An agreement took place between Frontier Communications Corp. (NASDAQ:FTR) and Verizon Communications Inc. (NYSE:VZ) in which both the companies decided to buy wireline assets valued at $10.54 billion in places like California, Texas and Florida. Wireless networks are getting more popular by the day and more consumers are getting inclined towards wireless mode of communication which is making Frontier Communications (NASDAQ:FTR) lose its subscribers.
The deal that the two companies decided on is likely to be completed in the year 2016 which will enable Frontier Communications (NASDAQ:FTR) to double the size of its subscribers. In the past few years Frontier (NASDAQ:FTR) has expanded through the several mergers. The small rural telecom company purchased wireline operations from Verizon (NYSE:VZ) in the year 2010 in 12 American states. This deal allowed the company to triple the size of its subscribers.
The company had 2.9 million users in the year 2009 and by 2010 the number had increased to 7.9 million. However, the number of subscribers had been declining since then as more and more users are taking up internet as well as voice services. In the 3rd quarter of the year 2014, the company just had 5.3 million subscribers. As more people are diverting towards wireless communications, the only way for Frontier (NASDAQ:FTR) to survive and increase its subscribers is through the acquisition of other companies.
In November the company acquired the assets of AT & T (NYSE:T) which were worth $2 billion. The acquisition enabled the company to include 900,000 voice connections, along with 450,000 internet connections as well as 70,000 video connections. Moreover the acquisition of Verizon will enable Frontier (NASDAQ:FTR) to include 3.7 million voice connections along with 2.2 million broadband internet connections as well as 1.6 million and 1.2 million FiOS internet users and FiOS TV users respectively.

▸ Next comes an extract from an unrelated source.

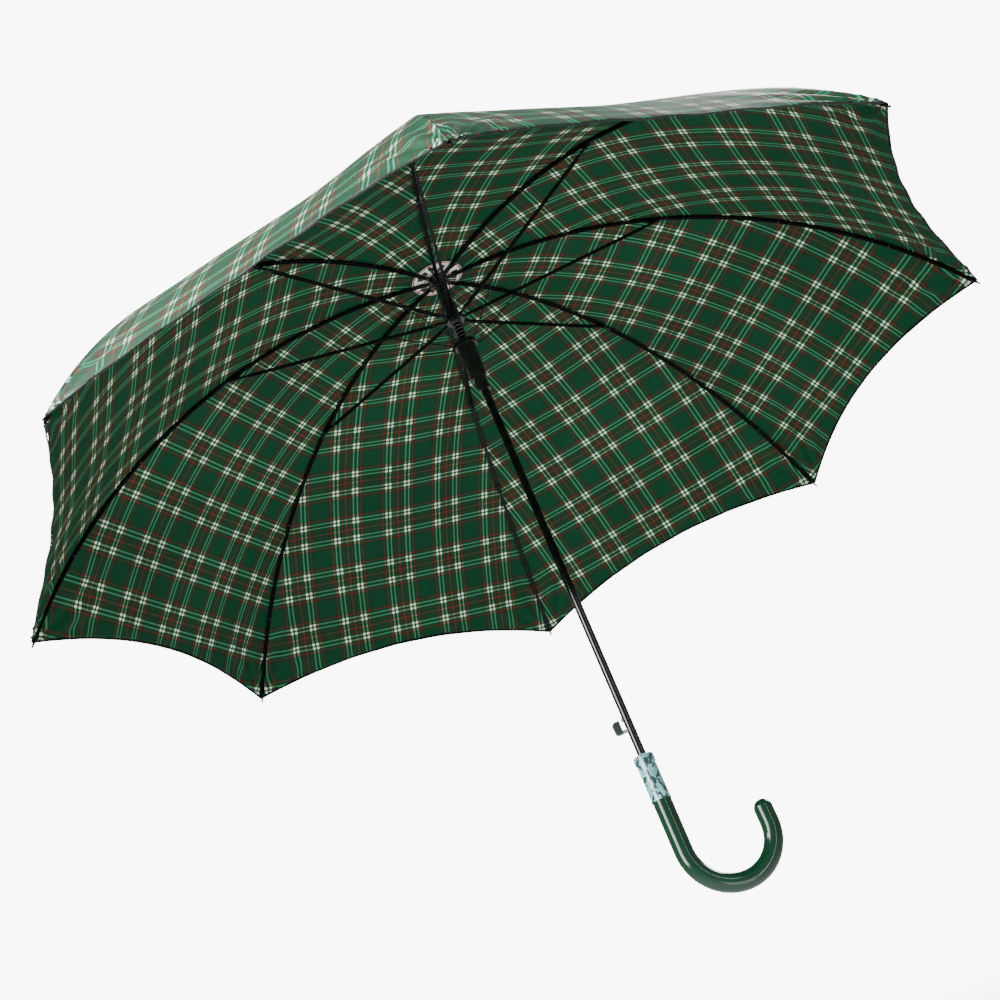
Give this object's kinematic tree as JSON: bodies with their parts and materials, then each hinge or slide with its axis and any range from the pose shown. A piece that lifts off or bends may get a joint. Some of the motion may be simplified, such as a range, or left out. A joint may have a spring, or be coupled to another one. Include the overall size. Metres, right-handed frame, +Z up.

This will not only help the company in gaining more subscribers but will also enable it to generate more revenues per user. Moreover 57% of the market attained by Frontier (NASDAQ:FTR) support FiOS, and Verizon invested more than $7 billion in those markets in order to get fiber-based network which is faster and more efficient. As per the Wall-Street journal, as a result of this transaction Frontier’s (NASDAQ:FTR) fiber-enabled connections will boost the company’s subscribers from 14% to 31%.
The company will also be able to increase its revenue base. In 2014 $5.7 billion revenue in sales was generated by the three states. In the past few year the sales of Frontier (NASDAQ:FTR) have been going down and the major source of revenue for the company has been its segment of voice connections. On the other hand FiOs has been the main segment for Verizon’s revenue production. Through this deal with Verizon, Frontier (NASDAQ:FTR) is hoping to see a 35% increase in its cash flow for every share in the initial year and also wants to be able to cut cost by $525 million.
Investors have taken this deal positively and the company’s shares have increased 3% since the announcement of the deal was made.